Sale: Triton IX, Lot: 1678. Estimate $300. 
Closing Date: Monday, 9 January 2006. 
Sold For $190. This amount does not include the buyer’s fee.

INDIA, Mughal Empire. Nasir-al-Din Muhammad Humayun. 1530-1556. AR Mitqal (4.73 g, 3h). Agra mint. Kalima, with names of the four Companions around / "Muhammad Humayan Ghazi"; mint in margin. Wright -; Hull 1173; BMC -; KM -. Good VF, sharp legends. ($300)

Humayan's father, Zahir-al-Din Babar, was descended from Timur on his father's side, and Chingiz Khan on his mother's (hence the reference to Mongol, which was transformed into Mughal). Babar's clan held a fief in Turkmen Ferghana as part of the Timurid Persian empire, but Babar's ambitions extended further.
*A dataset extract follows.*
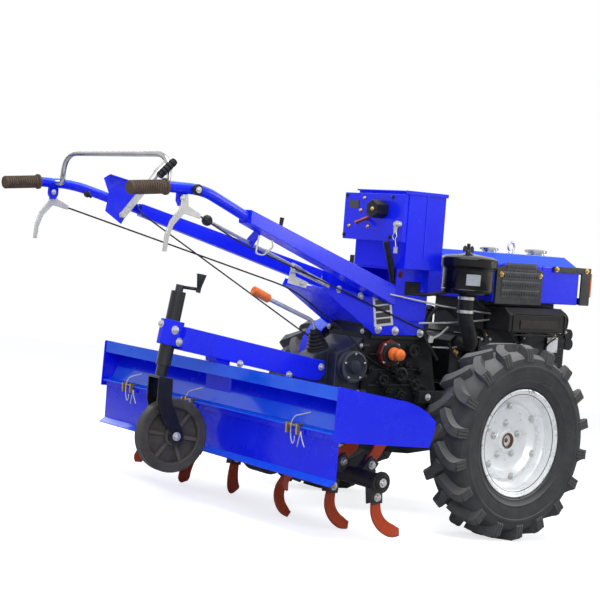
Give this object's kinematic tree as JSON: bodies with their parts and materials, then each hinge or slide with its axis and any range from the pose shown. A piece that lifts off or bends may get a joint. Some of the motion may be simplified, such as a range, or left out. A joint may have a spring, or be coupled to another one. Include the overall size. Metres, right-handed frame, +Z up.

He attacked and captured Kabul in 1504, and then made plans to take on the Delhi sultans who dominated nothern India. In 1526 he defeated the Lodi sultan Ibrahim at Panipat, the bloody battleground where many contests for control of India were decided, and declared himself sultan. Babar had overextended his resources however, and within a few years of his death in 1530 Humayan had been forced to retreat back to the homeland of his clan. By the 1550's Humayan had rebuilt the Mughal fortunes to the point where he felt strong enough to go on the offensive again, but in a freak accident in 1556 he fell down a flight of stairs and broke his neck. It would remain for his young son Akbar to take the weapon he had forged and hurl it at India. Most of Humayan's coinage is either struck at Lahore or is without mintname; this rare silver mitqal was struck at Agra before that city was lost to him.